There is Black British Music. But what about the rest of black Europe?

Music of the black community in the UK is called 'Black British Music'. But what about music of the other black communities in Europe?

According to UK African-American singer Carleen Anderson British black music has a distinct flavour. "The thing that I like about British music that is different from American music. You have this element of West African and Island (Caribbean) music, reggae music and so forth, that you wouldn’t have in American music. That is not part of their primary culture as such, and that extra bit in here is the thing that makes it British."

Anderson’s remarks about black British music can also be also be made about the music of other black communities in Europe. The music of the black community in France, the Netherlands and to some extend Germany is also influenced by West Africa and the Caribbean. But the big difference is that their music is not labelled as Black French, Black Dutch or Black German music.

The French are showing their colours. Music from the black French Community is mainly 'Zouk'. Zouk music began in the French Caribbean but it has unleashed itself to French speaking Africa, Brazil and Cape Verde. But maybe because France doesn't acknowledge the ethnic differences, French music can't be 'black'. But things are changing in France. With the annual award ceremony 'Les Trophées des Arts Afro-Caribéens' the French black community is pushing for change.

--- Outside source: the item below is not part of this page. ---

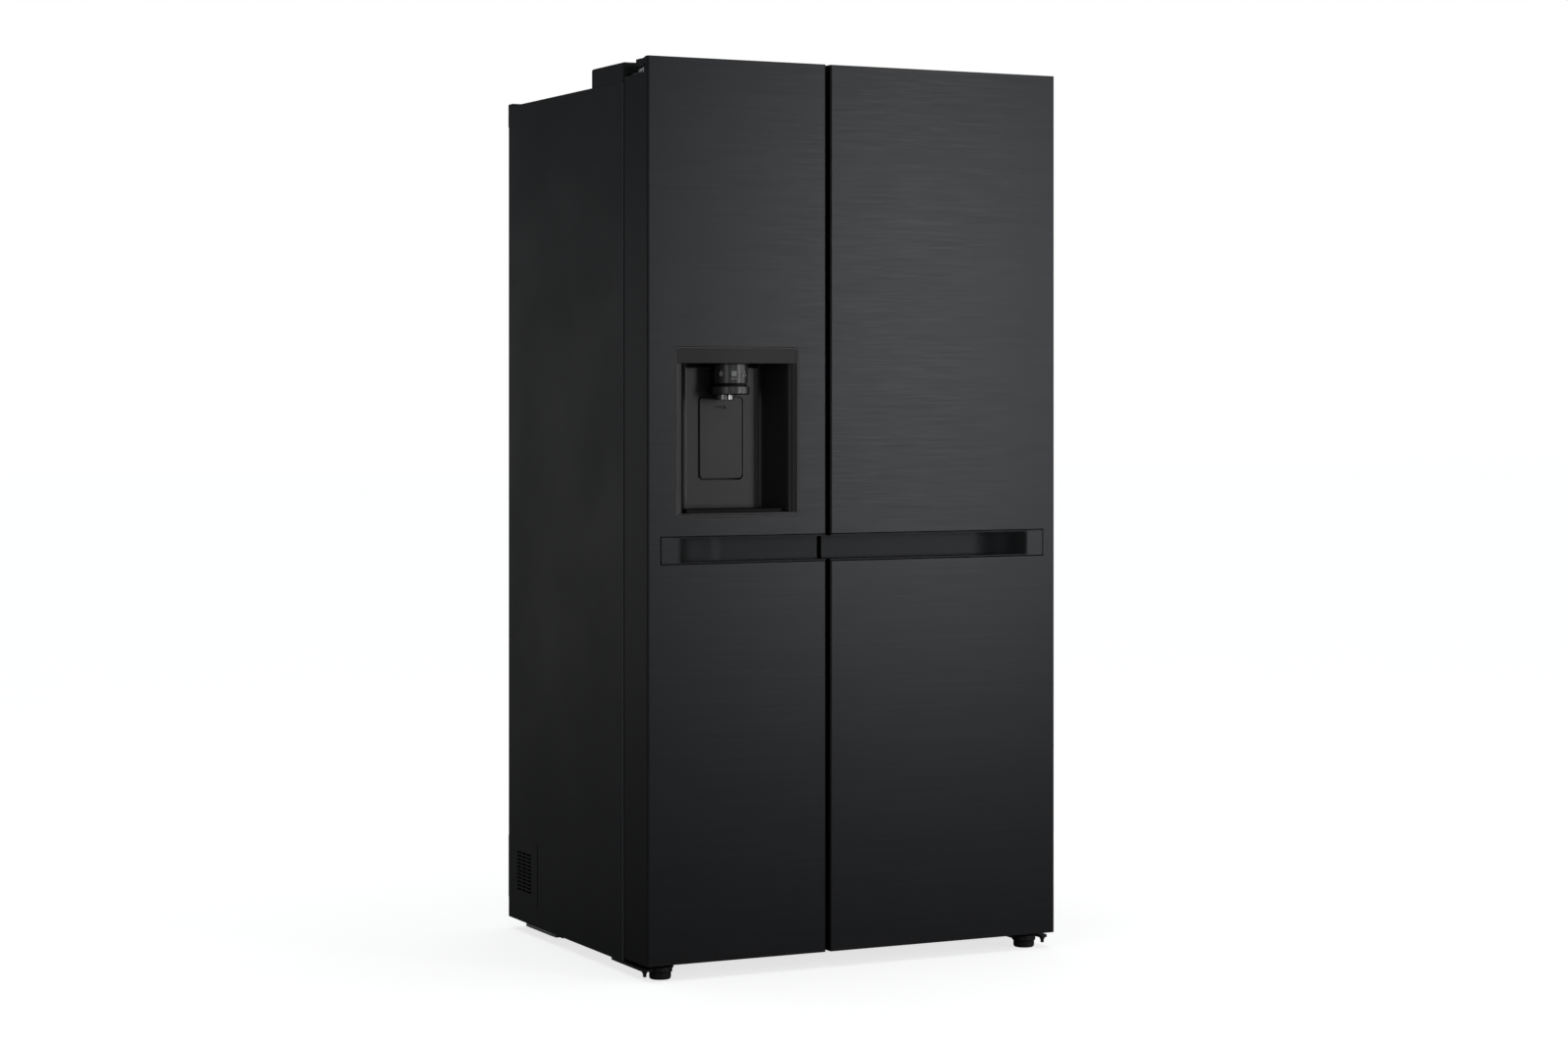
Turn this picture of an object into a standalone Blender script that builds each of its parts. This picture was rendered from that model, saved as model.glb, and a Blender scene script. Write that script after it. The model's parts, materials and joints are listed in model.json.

Dutch black music is isolated. Black music in the Netherlands is Surinam 'Kaseko' and Dutch Antillean music. But Kaseko and Dutch Antillean music are mainly confined to the Surinam and Dutch Antillean community. Kaseko has a West-African beat and Antillean music has a more Salsa rhythm. Although there was something as Neder-R&B, Dutch black music is cornered as 'World Music'. And it's bound to die there if no one screams.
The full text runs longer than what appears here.